Earlier in the year I posted about some strange behavior seen by European honeybees on one particularly fecund seedling in the FRCC test plot. They seemed to be trying to pry sepals apart to get to the nectary chamber, formerly only accessed by hummingbirds.They succeeded!
After working and working, tag-teams of the bees managed to separate the sepals at the broadest diameter of the flowers, as shown in the first picture, and get at the nectar. The opening shows the visible bruising consistent with the forcing apart of the sepals. Keep in mind that bees exploiting the blossoms this way are not pollinating the flower, because they have no contact with the anthers. Free-loaders!

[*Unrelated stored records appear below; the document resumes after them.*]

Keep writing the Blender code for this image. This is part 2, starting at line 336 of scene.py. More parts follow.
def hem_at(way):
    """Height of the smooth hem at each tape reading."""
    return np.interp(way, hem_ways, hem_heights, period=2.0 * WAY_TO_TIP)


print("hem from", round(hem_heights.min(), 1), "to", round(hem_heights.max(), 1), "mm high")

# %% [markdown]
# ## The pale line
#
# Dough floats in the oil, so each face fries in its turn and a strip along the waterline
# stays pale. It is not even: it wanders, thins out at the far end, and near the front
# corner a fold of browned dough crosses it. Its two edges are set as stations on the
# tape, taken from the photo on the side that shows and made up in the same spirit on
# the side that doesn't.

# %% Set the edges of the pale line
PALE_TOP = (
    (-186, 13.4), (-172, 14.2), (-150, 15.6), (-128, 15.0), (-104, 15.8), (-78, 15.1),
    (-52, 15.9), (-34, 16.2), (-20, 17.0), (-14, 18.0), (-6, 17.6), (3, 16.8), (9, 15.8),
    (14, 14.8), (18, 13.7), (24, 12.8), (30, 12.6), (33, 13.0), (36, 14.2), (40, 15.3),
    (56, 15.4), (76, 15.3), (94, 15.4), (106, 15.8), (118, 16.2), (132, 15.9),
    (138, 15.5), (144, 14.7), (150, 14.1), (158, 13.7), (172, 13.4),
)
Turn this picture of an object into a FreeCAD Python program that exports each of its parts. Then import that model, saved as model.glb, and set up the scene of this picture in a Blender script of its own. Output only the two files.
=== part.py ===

This “tutorial” seedling, which showed great vigor and stamina, has been named ‘Bee Happy’. We will be propagating it for sale. The flowers, in the typical “bonnet” shape, are rosy-mauve in color, with the exterior fading to silver as the flowers age. We assume it to be a pitcheri x crispa cross, and it is lightly fragrant, but shows no crispate edges. We’ll be sending more details to Clematis on the Web, and will be registering the name with the RHS clematis registrar.
The bees seem to know there is nectar in these blossoms, but there isn’t room for them to crawl up into the flower—the bees are too big, and the stamens too tightly packed. Undaunted, the bees attempted to separate the seams between the sepals, using forelegs and mouth parts to try to pry an opening to access the nectar. I watched their efforts for about 10 minutes before realizing I should be taking pictures! During the time I observed the honeybees, I didn’t see any of them succeed in opening the sepal edges, and was surprised that the bees would expend so much energy trying. A couple of rows away, native bumblebees were feasting on a Clematis macropetala seedling’s flowers (the same plant that Killdeer’s nested under a year ago), an open bell much easier to navigate in, and a flower not exploited by the hummingbirds.
Why would so many non-native bees be trying so hard to crack these clematis blooms? I did detect a slight fragrance, but there are many easier plants to drink from nearby. If these bees are ever successful at opening clematis in this nontraditional way, I’ll let you know.